-- Exercise requirements --
Give again, word for word, each line from the top of the listing through the line that holds "import Sketcher".

-- Raw data --
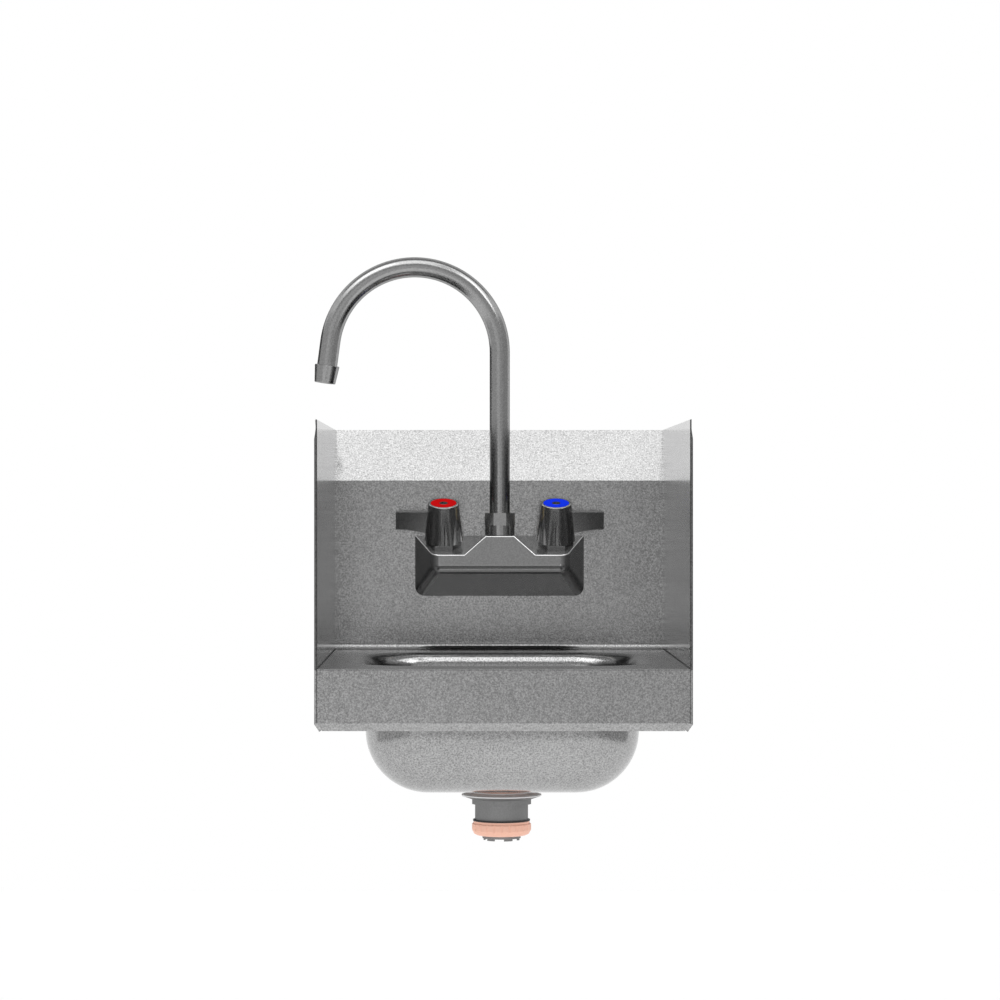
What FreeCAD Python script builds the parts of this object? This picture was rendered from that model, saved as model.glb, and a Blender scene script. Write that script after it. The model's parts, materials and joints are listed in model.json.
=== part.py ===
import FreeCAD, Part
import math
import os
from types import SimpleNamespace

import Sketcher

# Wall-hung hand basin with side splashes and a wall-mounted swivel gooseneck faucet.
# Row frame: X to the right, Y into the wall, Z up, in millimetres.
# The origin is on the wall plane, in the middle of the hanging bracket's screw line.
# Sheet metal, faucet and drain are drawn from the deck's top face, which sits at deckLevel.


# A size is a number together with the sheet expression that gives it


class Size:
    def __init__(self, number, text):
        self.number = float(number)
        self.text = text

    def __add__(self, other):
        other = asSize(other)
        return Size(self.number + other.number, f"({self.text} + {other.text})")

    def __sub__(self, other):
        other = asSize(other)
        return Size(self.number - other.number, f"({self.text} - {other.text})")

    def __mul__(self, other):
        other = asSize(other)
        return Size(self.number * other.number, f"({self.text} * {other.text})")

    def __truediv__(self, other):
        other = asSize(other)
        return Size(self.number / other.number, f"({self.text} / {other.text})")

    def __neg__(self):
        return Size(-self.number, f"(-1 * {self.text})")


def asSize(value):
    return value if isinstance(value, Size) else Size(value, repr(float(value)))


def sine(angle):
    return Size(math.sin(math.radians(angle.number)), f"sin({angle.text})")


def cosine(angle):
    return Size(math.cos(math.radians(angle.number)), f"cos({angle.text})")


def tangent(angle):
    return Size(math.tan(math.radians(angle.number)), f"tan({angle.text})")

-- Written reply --
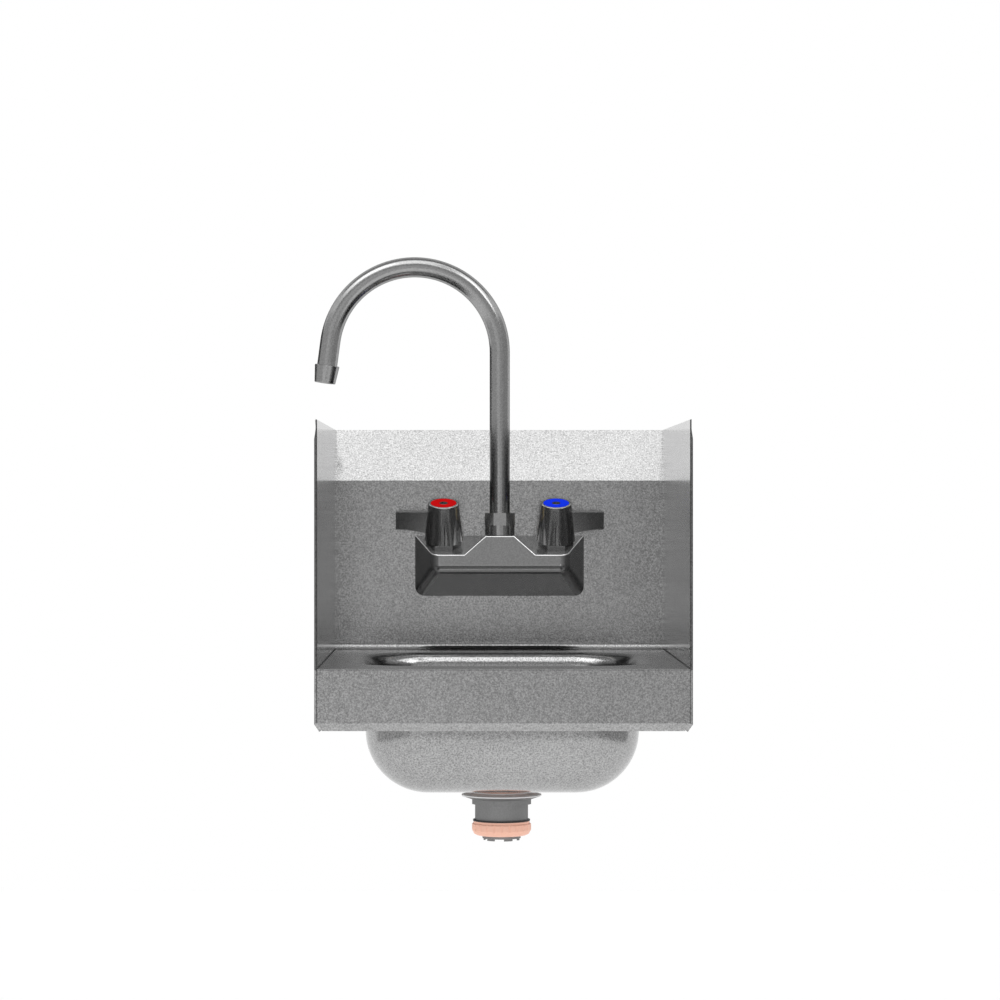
What FreeCAD Python script builds the parts of this object? This picture was rendered from that model, saved as model.glb, and a Blender scene script. Write that script after it. The model's parts, materials and joints are listed in model.json.
=== part.py ===
import FreeCAD, Part
import math
import os
from types import SimpleNamespace

import Sketcher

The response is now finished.